SES designed and implemented the pilot test which included installing four extraction wells, running a vacuum truck vapor recovery test and a groundwater pumping test. In October 2013, vacuum was applied separately to each extraction well during soil vapor testing by one of Seneca Waste Solutions’ vacuum trucks. During the testing, an SES field scientist collected detailed vapor recovery data including airflow, vacuum, radius of influence, depth to groundwater and resulting volatile organic compound removal rates. Following the vapor recovery tests, a groundwater pumping test was completed to assess groundwater extraction rates and free product removal. An SES senior hydrogeologist, along with several field scientists, outfitted the extraction well with a variable frequency drive (VFD) controlled submersible pump, groundwater level transducers, and flow meter to enable data capturing and real-time monitoring. The contaminated groundwater was pumped into a Seneca tanker truck and later disposed of at a proper treatment facility.

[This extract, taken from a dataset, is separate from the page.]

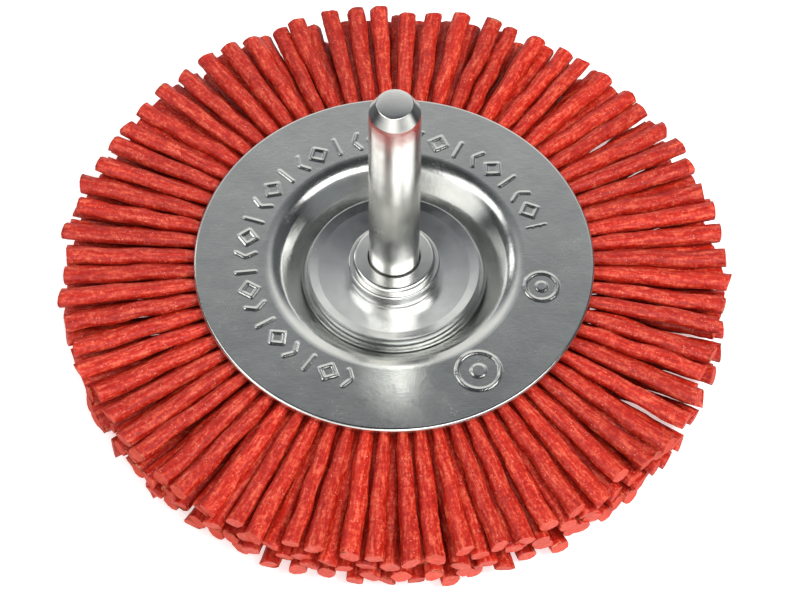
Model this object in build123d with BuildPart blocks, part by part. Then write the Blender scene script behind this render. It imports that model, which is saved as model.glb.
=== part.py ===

In November 2013, Seneca compiled the results into a pilot test report and presented to the client, Iowa DNR and State Funding Agency. Pilot test results were favorable for remediation, and SES is currently working on a Corrective Action Design Report (CADR) to effectively and efficiently remove the remaining contaminates to below Iowa DNR guidelines.
SES’s precise and thorough testing of soils and groundwater has significantly increased the probability that this site will be permanently remediated in a relatively short amount of time.